Output only the lines from the start of the entries through the line holding "return turn, z". Each line must match the original exactly.

++++ Record set ++++

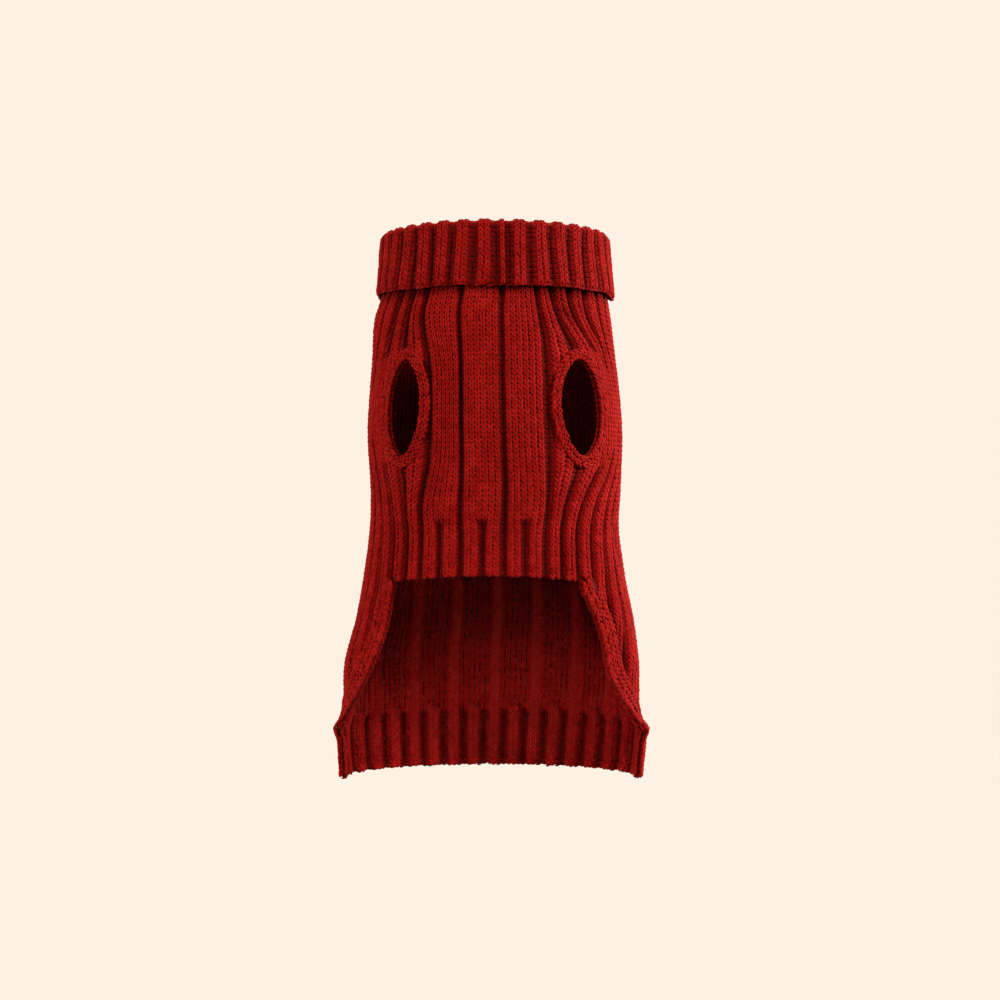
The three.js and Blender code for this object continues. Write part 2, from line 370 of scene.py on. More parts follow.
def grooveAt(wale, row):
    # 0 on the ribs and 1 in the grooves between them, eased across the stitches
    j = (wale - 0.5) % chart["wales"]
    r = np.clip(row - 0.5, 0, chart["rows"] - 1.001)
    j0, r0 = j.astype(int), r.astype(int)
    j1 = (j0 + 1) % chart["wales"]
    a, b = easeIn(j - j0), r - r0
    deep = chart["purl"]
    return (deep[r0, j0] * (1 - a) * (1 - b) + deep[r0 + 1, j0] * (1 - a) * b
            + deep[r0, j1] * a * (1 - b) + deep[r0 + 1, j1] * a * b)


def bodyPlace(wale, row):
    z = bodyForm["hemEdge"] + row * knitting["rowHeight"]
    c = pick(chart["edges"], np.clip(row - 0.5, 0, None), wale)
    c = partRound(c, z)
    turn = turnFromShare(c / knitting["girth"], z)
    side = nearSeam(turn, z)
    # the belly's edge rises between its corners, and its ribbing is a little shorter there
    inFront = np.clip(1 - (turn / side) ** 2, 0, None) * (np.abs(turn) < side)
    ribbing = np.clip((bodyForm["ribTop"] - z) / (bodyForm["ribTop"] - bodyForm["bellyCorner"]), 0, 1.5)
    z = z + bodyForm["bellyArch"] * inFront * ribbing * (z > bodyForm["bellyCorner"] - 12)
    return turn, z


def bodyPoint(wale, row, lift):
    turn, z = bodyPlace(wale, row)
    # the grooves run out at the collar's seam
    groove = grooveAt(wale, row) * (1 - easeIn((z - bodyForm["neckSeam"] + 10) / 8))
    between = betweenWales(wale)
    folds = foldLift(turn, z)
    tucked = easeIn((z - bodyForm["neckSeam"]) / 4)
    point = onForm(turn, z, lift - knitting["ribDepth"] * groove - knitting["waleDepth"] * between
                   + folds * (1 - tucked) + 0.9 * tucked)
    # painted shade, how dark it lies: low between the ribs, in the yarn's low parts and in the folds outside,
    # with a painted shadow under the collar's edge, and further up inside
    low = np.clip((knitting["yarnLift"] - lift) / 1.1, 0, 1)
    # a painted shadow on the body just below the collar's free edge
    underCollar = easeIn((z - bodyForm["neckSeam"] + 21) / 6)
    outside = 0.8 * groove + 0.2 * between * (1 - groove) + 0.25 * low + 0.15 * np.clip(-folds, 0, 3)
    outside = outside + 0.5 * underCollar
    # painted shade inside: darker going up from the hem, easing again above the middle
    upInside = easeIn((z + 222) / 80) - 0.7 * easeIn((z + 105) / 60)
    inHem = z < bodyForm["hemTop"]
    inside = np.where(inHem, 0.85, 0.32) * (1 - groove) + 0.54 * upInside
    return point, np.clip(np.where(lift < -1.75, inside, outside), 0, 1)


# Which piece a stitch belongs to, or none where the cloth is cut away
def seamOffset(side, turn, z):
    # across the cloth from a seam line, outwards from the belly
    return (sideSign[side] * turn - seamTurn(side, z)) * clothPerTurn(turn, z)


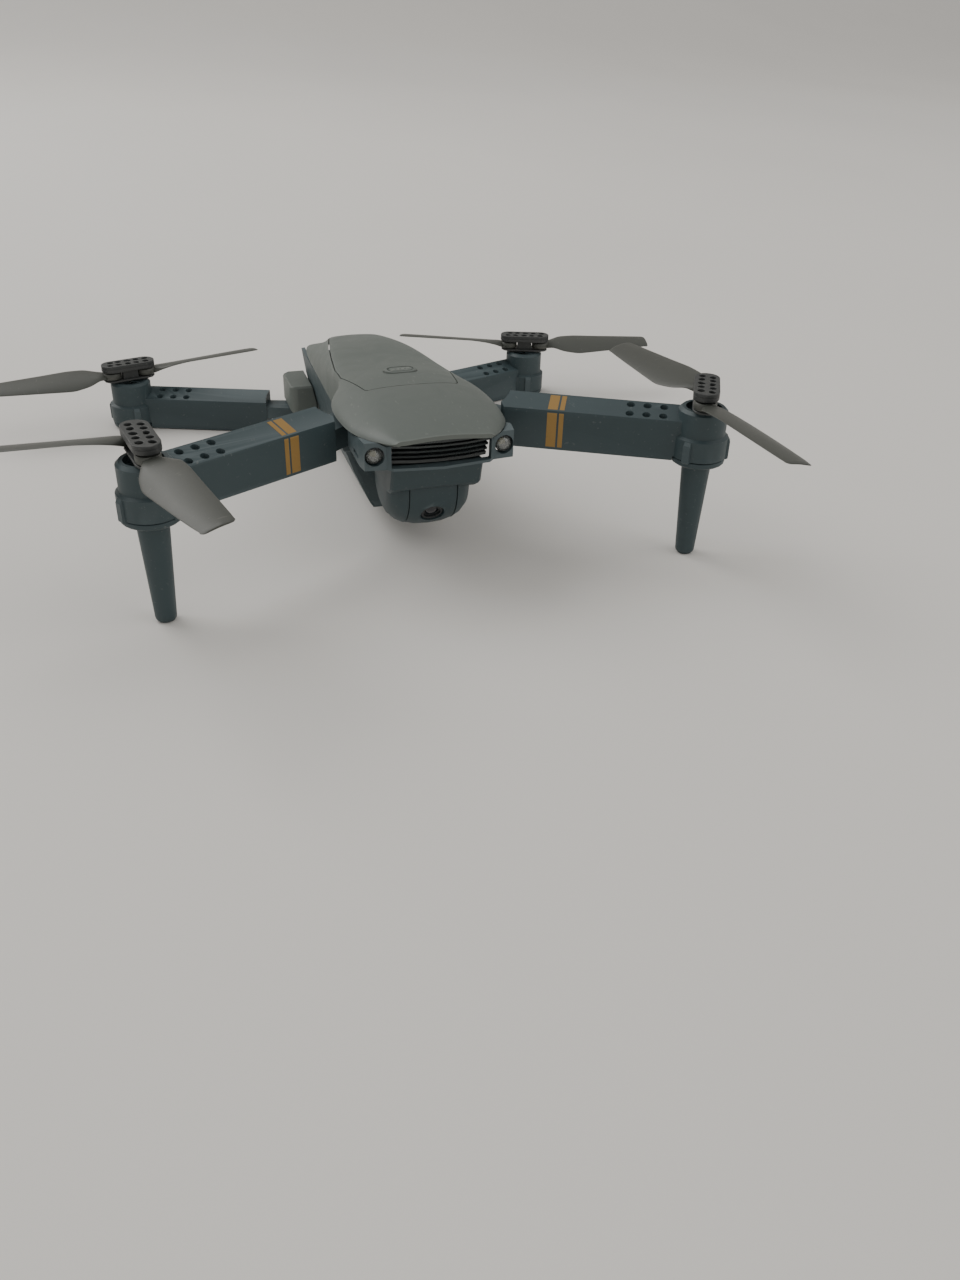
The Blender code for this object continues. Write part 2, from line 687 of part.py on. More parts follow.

++++

● **Correct output**:
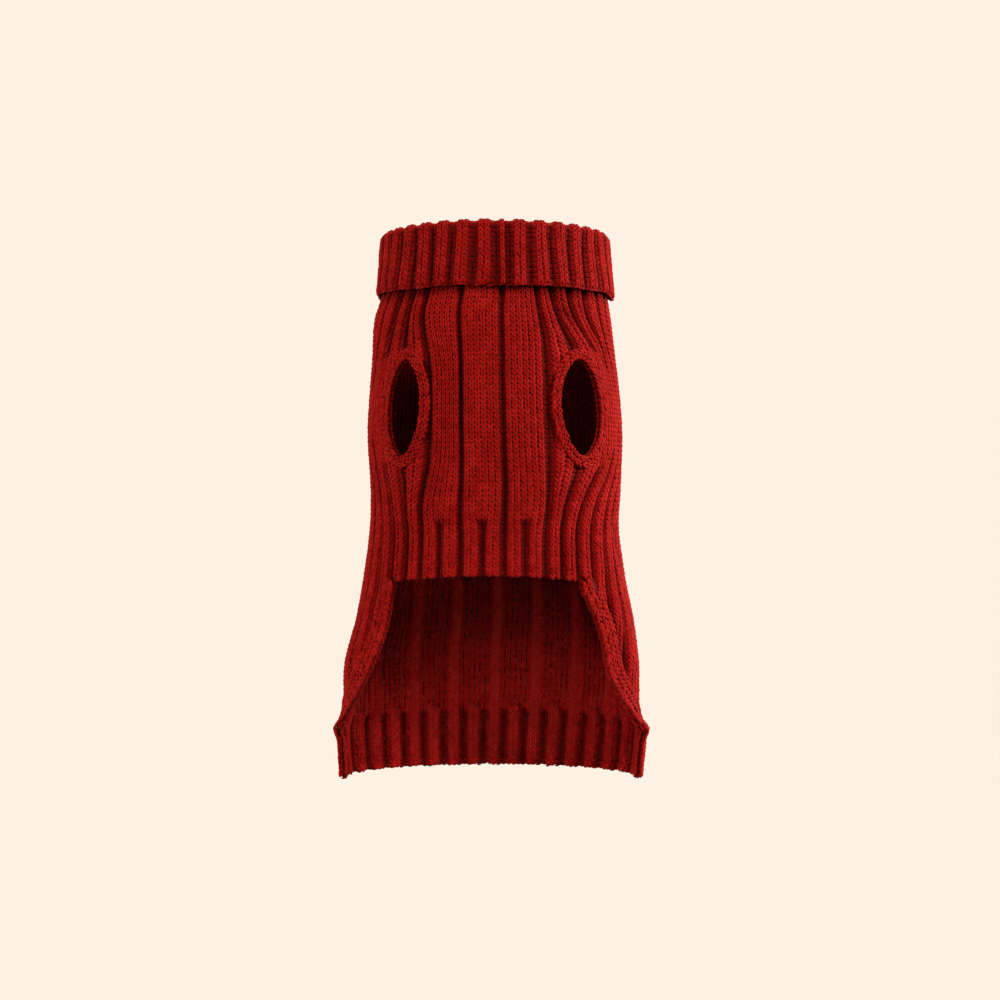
The three.js and Blender code for this object continues. Write part 2, from line 370 of scene.py on. More parts follow.
def grooveAt(wale, row):
    # 0 on the ribs and 1 in the grooves between them, eased across the stitches
    j = (wale - 0.5) % chart["wales"]
    r = np.clip(row - 0.5, 0, chart["rows"] - 1.001)
    j0, r0 = j.astype(int), r.astype(int)
    j1 = (j0 + 1) % chart["wales"]
    a, b = easeIn(j - j0), r - r0
    deep = chart["purl"]
    return (deep[r0, j0] * (1 - a) * (1 - b) + deep[r0 + 1, j0] * (1 - a) * b
            + deep[r0, j1] * a * (1 - b) + deep[r0 + 1, j1] * a * b)


def bodyPlace(wale, row):
    z = bodyForm["hemEdge"] + row * knitting["rowHeight"]
    c = pick(chart["edges"], np.clip(row - 0.5, 0, None), wale)
    c = partRound(c, z)
    turn = turnFromShare(c / knitting["girth"], z)
    side = nearSeam(turn, z)
    # the belly's edge rises between its corners, and its ribbing is a little shorter there
    inFront = np.clip(1 - (turn / side) ** 2, 0, None) * (np.abs(turn) < side)
    ribbing = np.clip((bodyForm["ribTop"] - z) / (bodyForm["ribTop"] - bodyForm["bellyCorner"]), 0, 1.5)
    z = z + bodyForm["bellyArch"] * inFront * ribbing * (z > bodyForm["bellyCorner"] - 12)
    return turn, z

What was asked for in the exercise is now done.